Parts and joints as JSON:
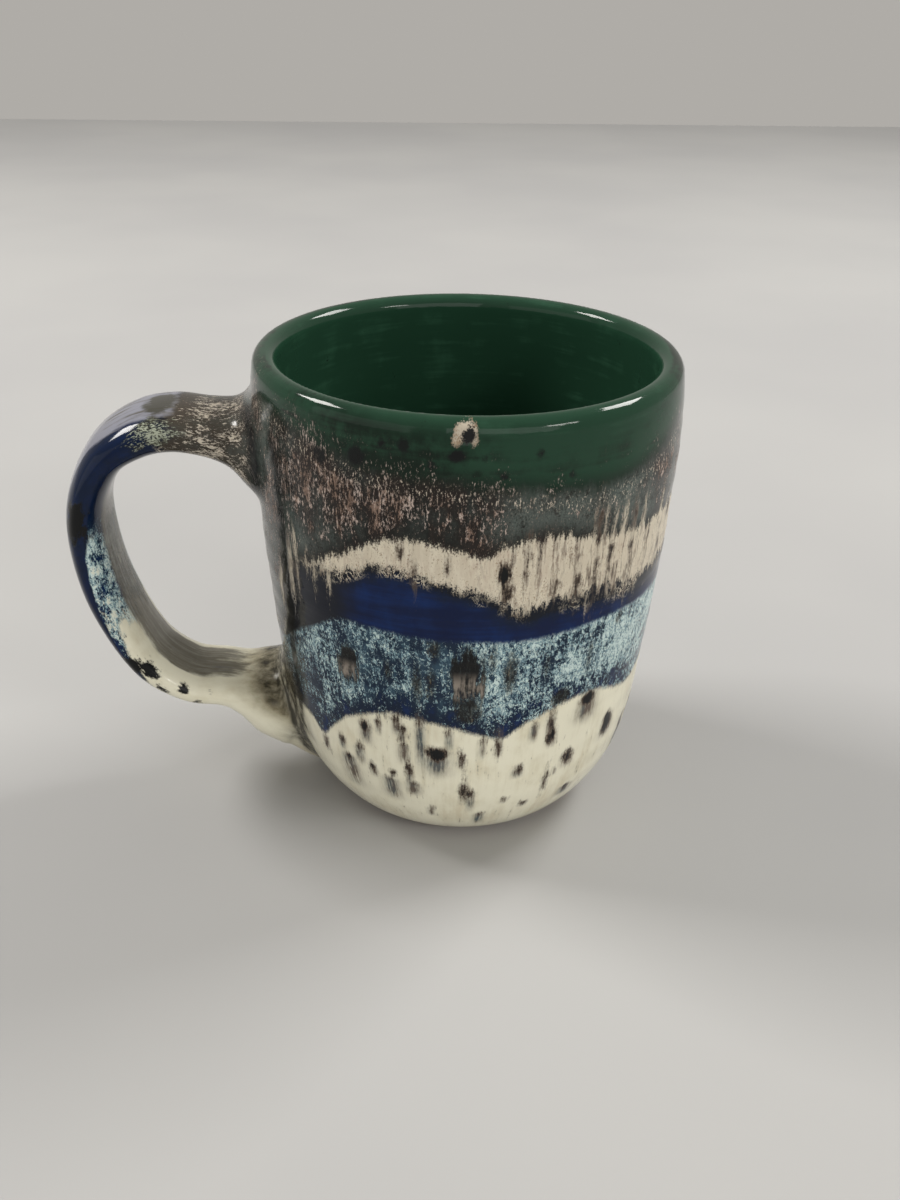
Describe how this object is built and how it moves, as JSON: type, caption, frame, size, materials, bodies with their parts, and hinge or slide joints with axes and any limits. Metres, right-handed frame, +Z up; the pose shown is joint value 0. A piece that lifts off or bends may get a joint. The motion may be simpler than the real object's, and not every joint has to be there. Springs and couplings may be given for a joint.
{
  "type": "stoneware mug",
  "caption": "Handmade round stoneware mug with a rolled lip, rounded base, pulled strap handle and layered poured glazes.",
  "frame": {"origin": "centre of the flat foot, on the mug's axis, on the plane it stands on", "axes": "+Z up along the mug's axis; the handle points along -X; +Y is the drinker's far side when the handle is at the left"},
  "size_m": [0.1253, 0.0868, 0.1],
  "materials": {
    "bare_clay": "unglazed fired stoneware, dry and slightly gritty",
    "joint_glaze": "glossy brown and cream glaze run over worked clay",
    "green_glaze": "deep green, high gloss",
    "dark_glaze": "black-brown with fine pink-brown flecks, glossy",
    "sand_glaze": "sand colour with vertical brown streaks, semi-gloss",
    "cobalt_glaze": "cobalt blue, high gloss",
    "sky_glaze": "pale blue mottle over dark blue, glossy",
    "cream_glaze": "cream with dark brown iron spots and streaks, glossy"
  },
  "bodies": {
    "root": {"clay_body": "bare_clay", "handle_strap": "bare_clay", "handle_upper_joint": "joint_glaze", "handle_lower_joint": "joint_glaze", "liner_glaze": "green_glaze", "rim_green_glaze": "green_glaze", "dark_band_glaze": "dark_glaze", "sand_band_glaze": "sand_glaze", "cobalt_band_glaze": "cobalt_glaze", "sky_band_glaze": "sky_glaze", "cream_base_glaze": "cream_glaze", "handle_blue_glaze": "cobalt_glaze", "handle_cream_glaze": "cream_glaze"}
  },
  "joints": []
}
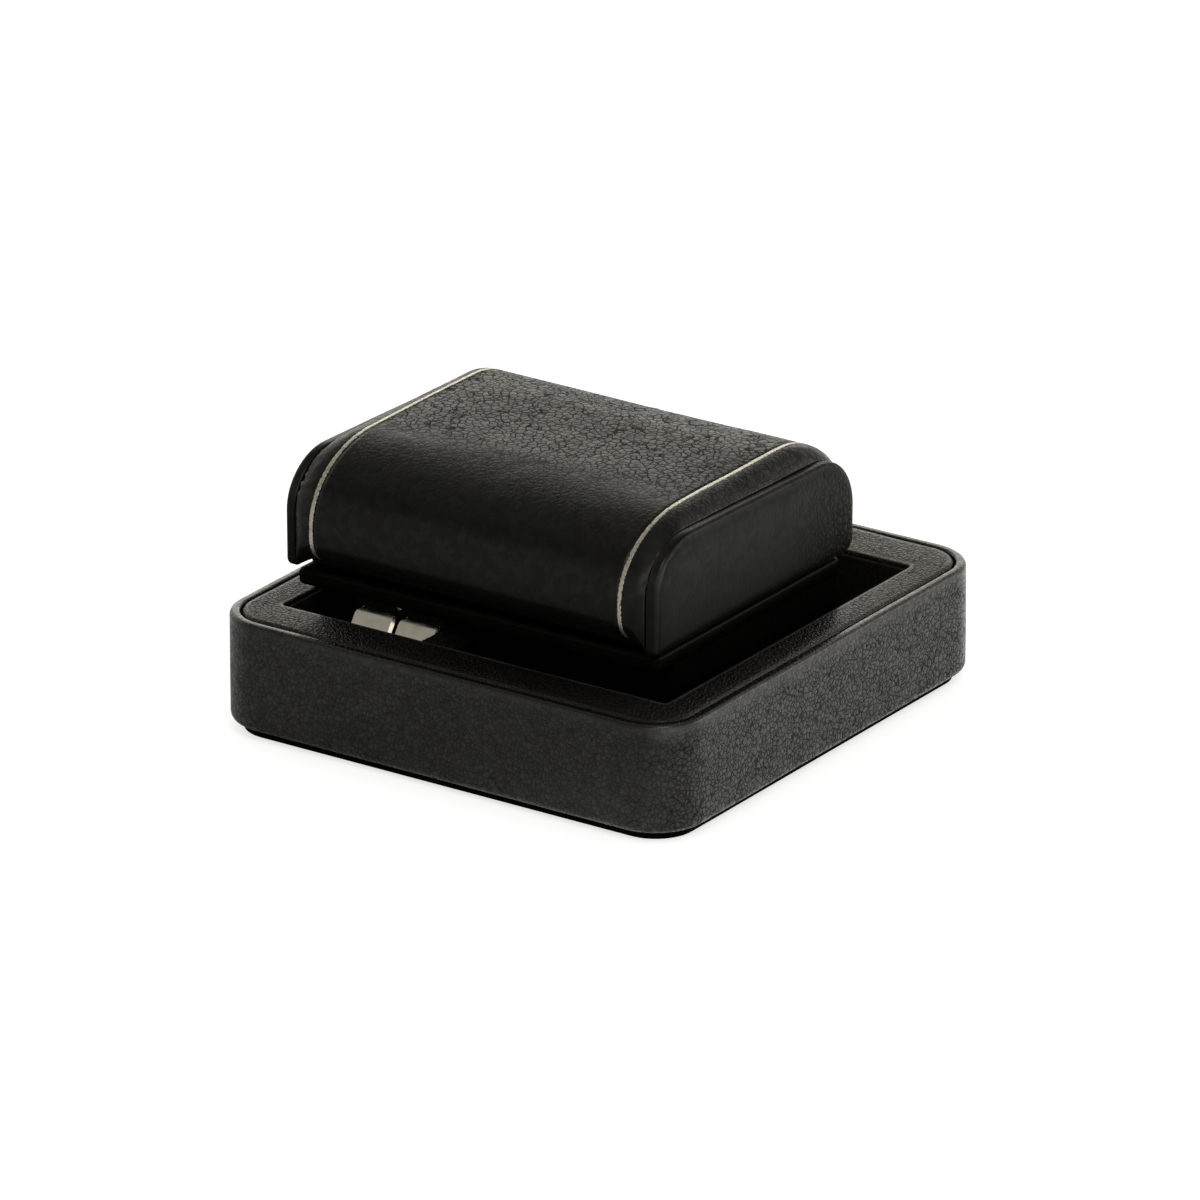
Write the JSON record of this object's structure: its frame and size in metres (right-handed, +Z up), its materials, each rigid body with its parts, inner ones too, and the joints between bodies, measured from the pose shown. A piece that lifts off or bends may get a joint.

> [DIRECTION]: Output the whole listing above again, word for word.

> [RIGHT ANSWER]:
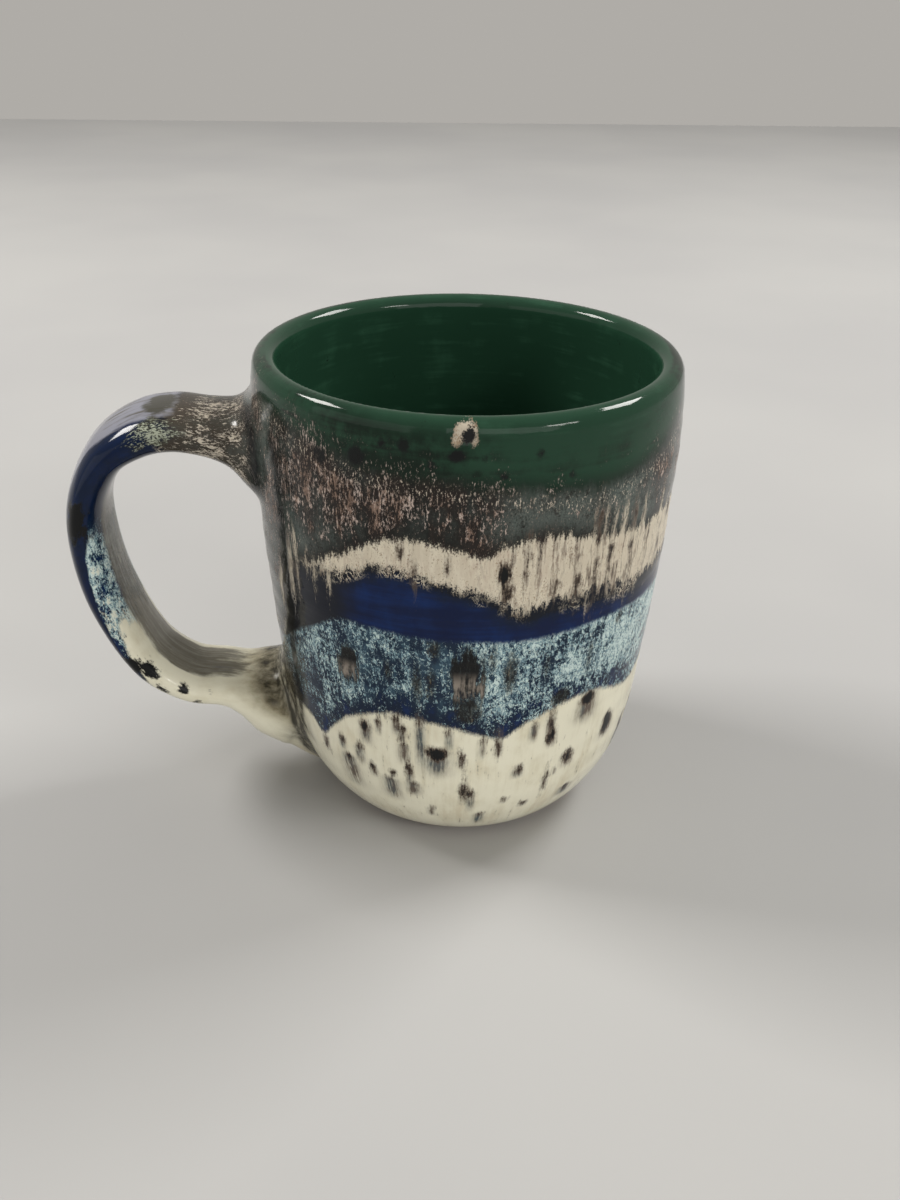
Describe how this object is built and how it moves, as JSON: type, caption, frame, size, materials, bodies with their parts, and hinge or slide joints with axes and any limits. Metres, right-handed frame, +Z up; the pose shown is joint value 0. A piece that lifts off or bends may get a joint. The motion may be simpler than the real object's, and not every joint has to be there. Springs and couplings may be given for a joint.
{
  "type": "stoneware mug",
  "caption": "Handmade round stoneware mug with a rolled lip, rounded base, pulled strap handle and layered poured glazes.",
  "frame": {"origin": "centre of the flat foot, on the mug's axis, on the plane it stands on", "axes": "+Z up along the mug's axis; the handle points along -X; +Y is the drinker's far side when the handle is at the left"},
  "size_m": [0.1253, 0.0868, 0.1],
  "materials": {
    "bare_clay": "unglazed fired stoneware, dry and slightly gritty",
    "joint_glaze": "glossy brown and cream glaze run over worked clay",
    "green_glaze": "deep green, high gloss",
    "dark_glaze": "black-brown with fine pink-brown flecks, glossy",
    "sand_glaze": "sand colour with vertical brown streaks, semi-gloss",
    "cobalt_glaze": "cobalt blue, high gloss",
    "sky_glaze": "pale blue mottle over dark blue, glossy",
    "cream_glaze": "cream with dark brown iron spots and streaks, glossy"
  },
  "bodies": {
    "root": {"clay_body": "bare_clay", "handle_strap": "bare_clay", "handle_upper_joint": "joint_glaze", "handle_lower_joint": "joint_glaze", "liner_glaze": "green_glaze", "rim_green_glaze": "green_glaze", "dark_band_glaze": "dark_glaze", "sand_band_glaze": "sand_glaze", "cobalt_band_glaze": "cobalt_glaze", "sky_band_glaze": "sky_glaze", "cream_base_glaze": "cream_glaze", "handle_blue_glaze": "cobalt_glaze", "handle_cream_glaze": "cream_glaze"}
  },
  "joints": []
}
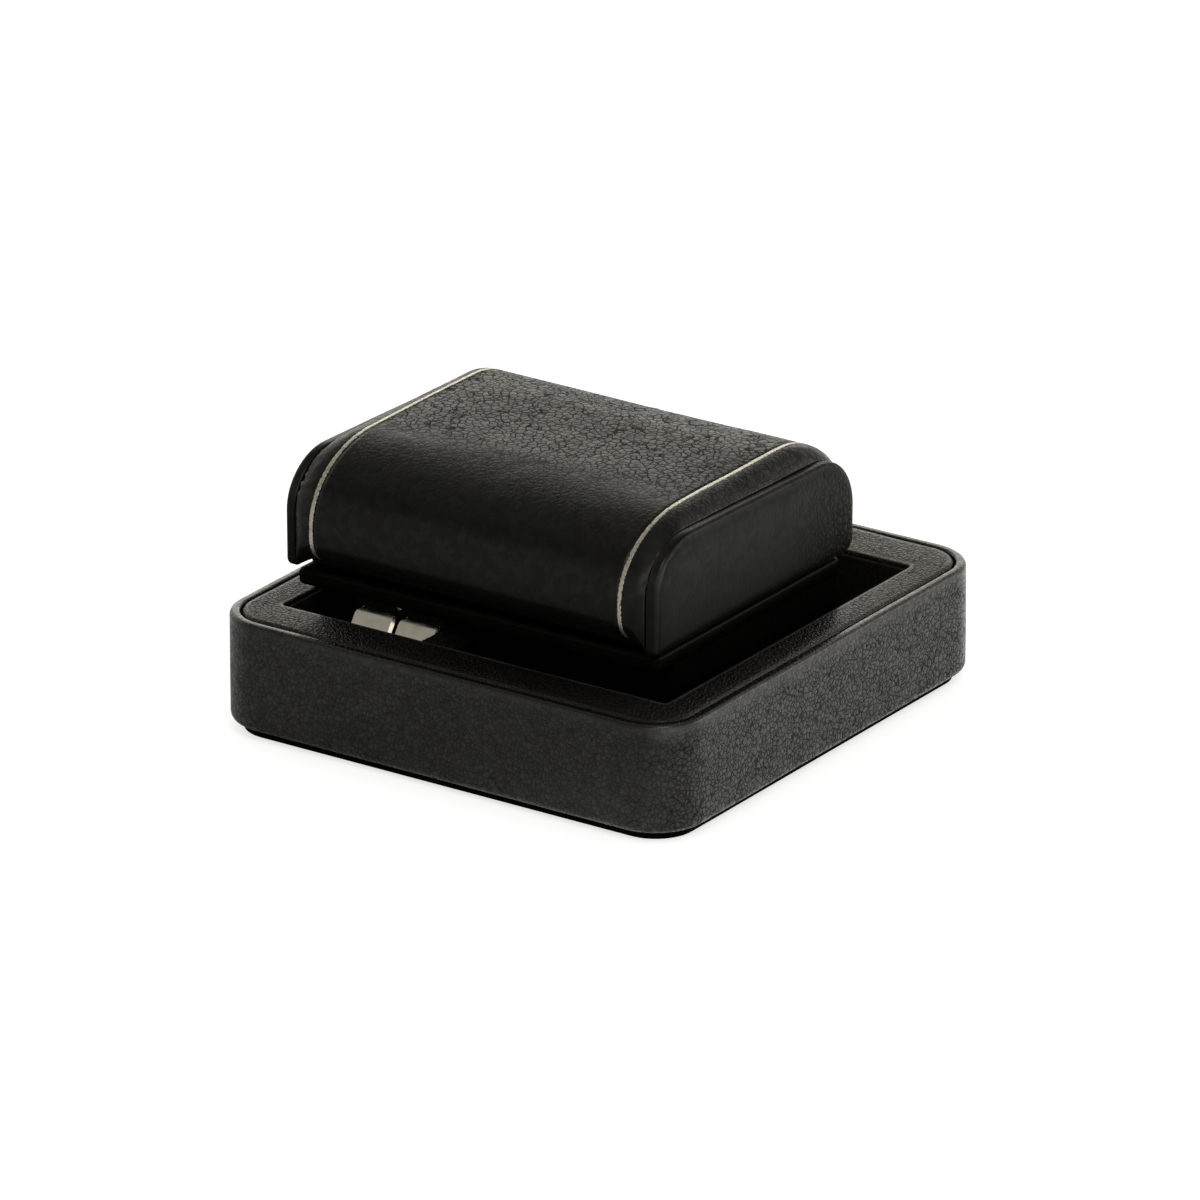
Write the JSON record of this object's structure: its frame and size in metres (right-handed, +Z up), its materials, each rigid body with its parts, inner ones too, and the joints between bodies, measured from the pose shown. A piece that lifts off or bends may get a joint.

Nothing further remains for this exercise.